[Task brief] Scan the data below and report how many lines include the word "from". Nothing else is wanted.
-- Begin Information shown --
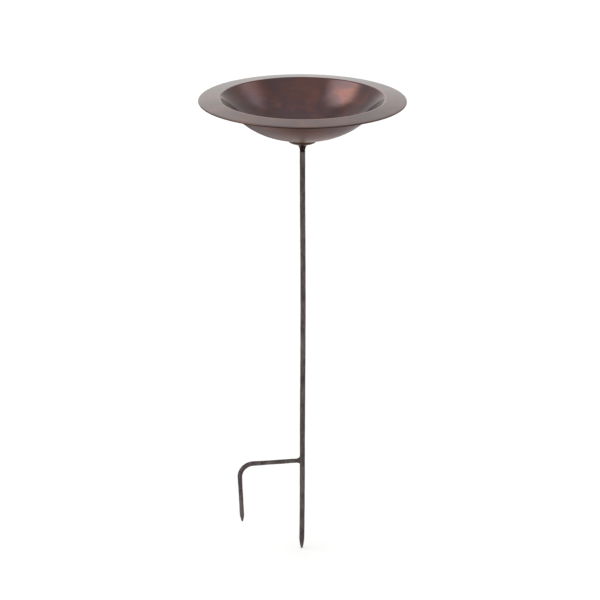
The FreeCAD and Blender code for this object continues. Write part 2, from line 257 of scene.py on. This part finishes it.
class Nodes:
    """Short calls for building a Principled material."""

    def __init__(self, owner):
        if isinstance(owner, str):
            owner = bpy.data.materials.new(owner)
            owner.use_nodes = True
        self.material = owner
        self.tree = owner.node_tree
        self.shader = self.tree.nodes.get("Principled BSDF")
        self.object_place = self.new("ShaderNodeTexCoord").outputs["Object"]

    def new(self, kind, **settings):
        node = self.tree.nodes.new(kind)
        for key, value in settings.items():
            setattr(node, key, value)
        return node

    def join(self, source, target):
        """Link a socket, or set a plain value."""
        if isinstance(source, bpy.types.NodeSocket):
            self.tree.links.new(source, target)
        else:
            target.default_value = source

    def maths(self, operation, *values):
        node = self.new("ShaderNodeMath", operation=operation)
        for value, socket in zip(values, node.inputs):
            self.join(value, socket)
        return node.outputs[0]

    def ramp(self, value, low, high, to_low=0.0, to_high=1.0):
        """value from low..high to to_low..to_high, smoothly and clamped."""
        node = self.new("ShaderNodeMapRange", interpolation_type="SMOOTHSTEP")
        for socket, number in zip(node.inputs, (value, low, high, to_low, to_high)):
            self.join(number, socket)
        return node.outputs[0]

    def noise(self, scale, detail=4.0, rough=0.5, place=None, stretch=None):
        place = place or self.object_place
        if stretch:
            mapping = self.new("ShaderNodeMapping")
            mapping.inputs["Scale"].default_value = stretch
            self.join(place, mapping.inputs["Vector"])
            place = mapping.outputs["Vector"]
        node = self.new("ShaderNodeTexNoise")
        node.inputs["Scale"].default_value = scale
        node.inputs["Detail"].default_value = detail
        node.inputs["Roughness"].default_value = rough
        self.join(place, node.inputs["Vector"])
        return node.outputs["Fac"]

    def mix(self, share, first, second, blend="MIX"):
        node = self.new("ShaderNodeMix", data_type="RGBA", blend_type=blend)
        self.join(share, node.inputs["Factor"])
        for colour, socket in ((first, node.inputs["A"]), (second, node.inputs["B"])):
            self.join((*colour, 1.0) if isinstance(colour, tuple) else colour, socket)
        return node.outputs["Result"]

    def polar(self):
        """(radius from the vertical axis, height, unit direction) of the place on the piece."""
        parts = self.new("ShaderNodeSeparateXYZ")
        self.join(self.object_place, parts.inputs[0])
        x, y, z = parts.outputs
        radius = self.maths(
            "SQRT", self.maths("ADD", self.maths("MULTIPLY", x, x), self.maths("MULTIPLY", y, y))
        )
        safe = self.maths("MAXIMUM", radius, 1e-5)
        return radius, z, self.maths("DIVIDE", x, safe), self.maths("DIVIDE", y, safe)

    def ringed(self, along, across):
        """A place in which noise is drawn out into streaks round the vertical axis."""
        radius, height, east, north = self.polar()
        spread = self.new("ShaderNodeCombineXYZ")
        self.join(self.maths("MULTIPLY", east, along), spread.inputs[0])
        self.join(self.maths("MULTIPLY", north, along), spread.inputs[1])
        run_out = self.maths("ADD", radius, height)
        self.join(self.maths("MULTIPLY", run_out, across), spread.inputs[2])
        return spread.outputs[0]

    def bump(self, height, distance, strength=1.0, over=None):
        node = self.new("ShaderNodeBump")
        node.inputs["Strength"].default_value = strength
        node.inputs["Distance"].default_value = distance
        self.join(height, node.inputs["Height"])
        if over:
            self.join(over, node.inputs["Normal"])
        return node.outputs["Normal"]

    def wear(self, **sockets):
        """Link or set the shader's sockets; spaces are written as underscores."""
        for name, value in sockets.items():
            self.join(value, self.shader.inputs[name.replace("_", " ")])
        return self.material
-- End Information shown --
[Solution] 3